Bonding readiness. Cleanly cut cast acrylic is ready for solvent welding directly. The cut edges are already flat and the surface chemistry takes acrylic solvent cement well. See best glues for acrylic for the full breakdown.
Safety
All laser cutting requires active fume extraction, on every material. Cast acrylic fumes contain methyl methacrylate monomer, which is an eye and respiratory irritant. A purpose-built extractor venting outside, or a closed-loop filtration unit rated for laser fumes, is required equipment. Never leave a cut unattended; acrylic does not flame as easily as wood but a fault condition can still start a fire.
Frequently asked questions
Q: My new tube cut beautifully last month and now the edge is hazy. What changed? A: Almost always the lens. Smoke residue builds up gradually on the underside of the focusing lens. Clean it. If that does not fix it, check the mirrors on CO2 machines.
Q: Can I get a flame-polished edge on extruded acrylic? A: Sometimes, with luck and tuned settings, but not reliably. The lower molecular weight of extruded acrylic gives a hazier cut. If you need a flame-polished edge, source cast.
Q: What lens focal length is best for cast acrylic? A: 2 inch (50.8 mm) is the most versatile and what most CO2 machines ship with. 1.5 inch gives a tighter focus for fine detail but less depth of field. 4 inch is for thick material (12 mm and up).
Q: My piece looks great at the start of the cut and worse at the end. Why? A: Bed or material warping during the cut, or the lens fogging up from accumulated fumes. Use a hold-down. Check the lens between long cuts.

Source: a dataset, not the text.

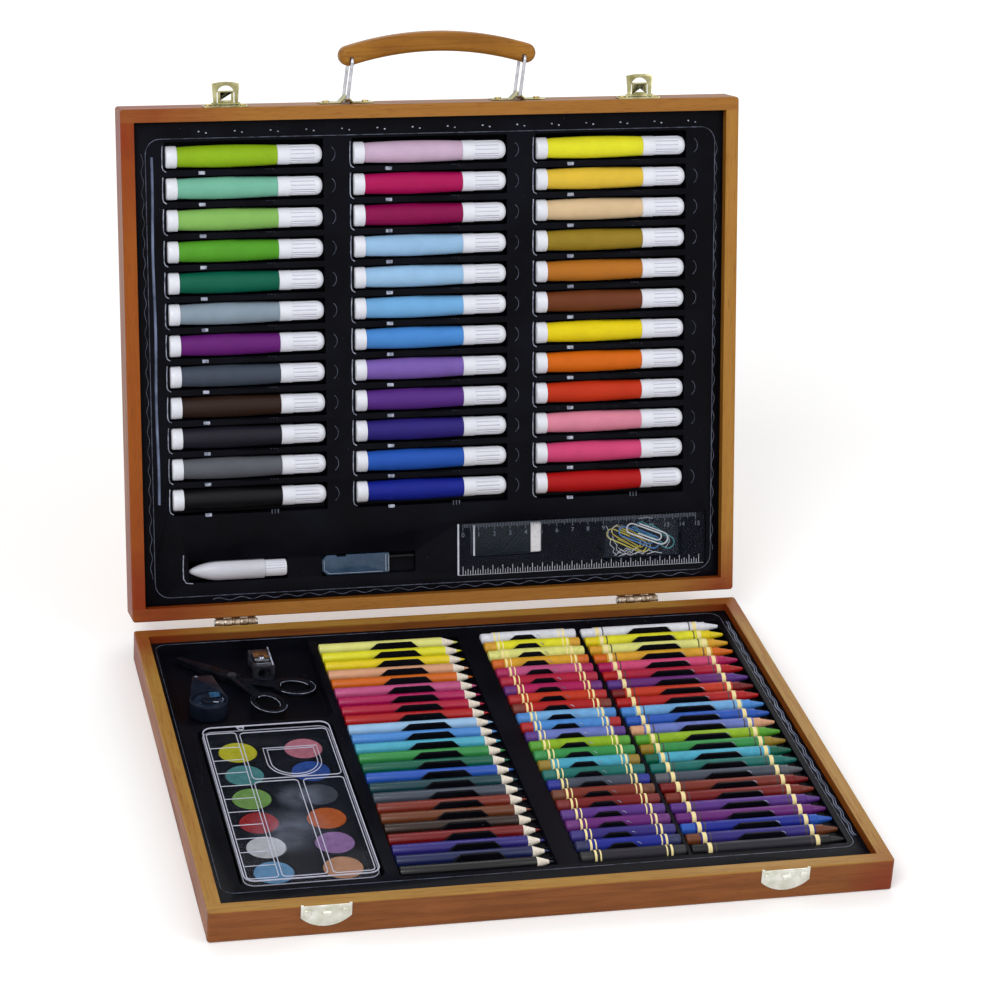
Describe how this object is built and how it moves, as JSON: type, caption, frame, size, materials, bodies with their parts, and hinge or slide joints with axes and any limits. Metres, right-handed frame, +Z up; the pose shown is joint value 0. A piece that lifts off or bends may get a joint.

Q: Can I cut clear cast acrylic with a diode laser? A: Clear, no. Diode light (450 nm) passes through clear acrylic without absorbing. Coloured cast acrylic, yes, depending on the colour.
Q: How thin can a feature be before the cut destroys it? A: On 3 mm cast acrylic, features below about 1.5 mm wide will heat-warp during the cut and may not survive cleanly. The minimum safe feature width scales with thickness; for 6 mm material, keep features at least 3 mm wide.